Here is why shorter flights are generally more turbulent than longer ones
Charlotte-Pittsburgh, Denver-Puerto Vallarta (Mexico) and New York-Raleigh/Durham were the other most turbulent routes in North America while Milan-Geneva and Almaty-Bishkek topped the lists in Europe and Asia, respectively. The latter flight from the capitals of Kazakhstan to Kyrgyzstan only takes 50 minutes and covers 130 miles but is one of the world’s most turbulent.
The most turbulent long-range flight was from Tokyo’s Narita Airport (NRT) to Nepal’s Kathmandu (KTM) while the Almaty-Bishkek is the most turbulent short-range one.
In general, more short-range flights landed in the top ten of the most turbulent in the world than longer ones because a short time between take-off and landing also contributes to greater turbulence.
No North American routes landed among the most turbulent in the world but routes such as between the Chinese cities of Lanzhou and Chengdu as well as Milan-Geneva topped the list. While there are several different types of turbulence, planes are created to withstand it just like buildings are built to withstand earthquakes.
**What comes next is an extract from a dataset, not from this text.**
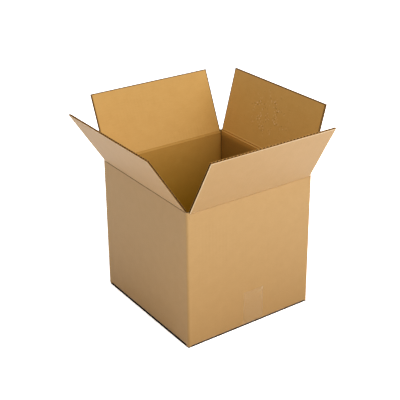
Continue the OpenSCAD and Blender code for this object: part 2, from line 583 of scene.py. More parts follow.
def add_node(tree: NodeTree, kind: str, links: dict | tuple = (), **settings) -> Node:
    """Adds a shader node with its settings and links.

    Args:
        tree: The node tree.
        kind: The node's type name, without the ShaderNode that it begins with.
        links: For each input, in order or else by name or number, a node or a socket to link or a
            value to set. A node stands for the first of its outputs that is in use.
        **settings: Properties of the node.

    Returns:
        The new node.
    """
    node = tree.nodes.new(f"ShaderNode{kind}")
    for name, value in settings.items():
        setattr(node, name, value)
    for key, value in links.items() if isinstance(links, dict) else enumerate(links):
        if isinstance(value, Node):
            value = next(socket for socket in value.outputs if socket.enabled)
        if isinstance(value, NodeSocket):
            tree.links.new(value, node.inputs[key])
        else:
            node.inputs[key].default_value = value
    return node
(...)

“Convective turbulence can be far more severe than clear-air turbulence,” former American Airlines spokesperson and weather expert Justin Franco once explained to travel website The Points Guy. “In fact, most incidents of severe air turbulence happen during storms or other severe weather events. The wind flow is not smooth like an airplane wing so it rises and falls in waves. This causes the air pressure to rise and fall as well, causing sudden jolts of movement in the plane.”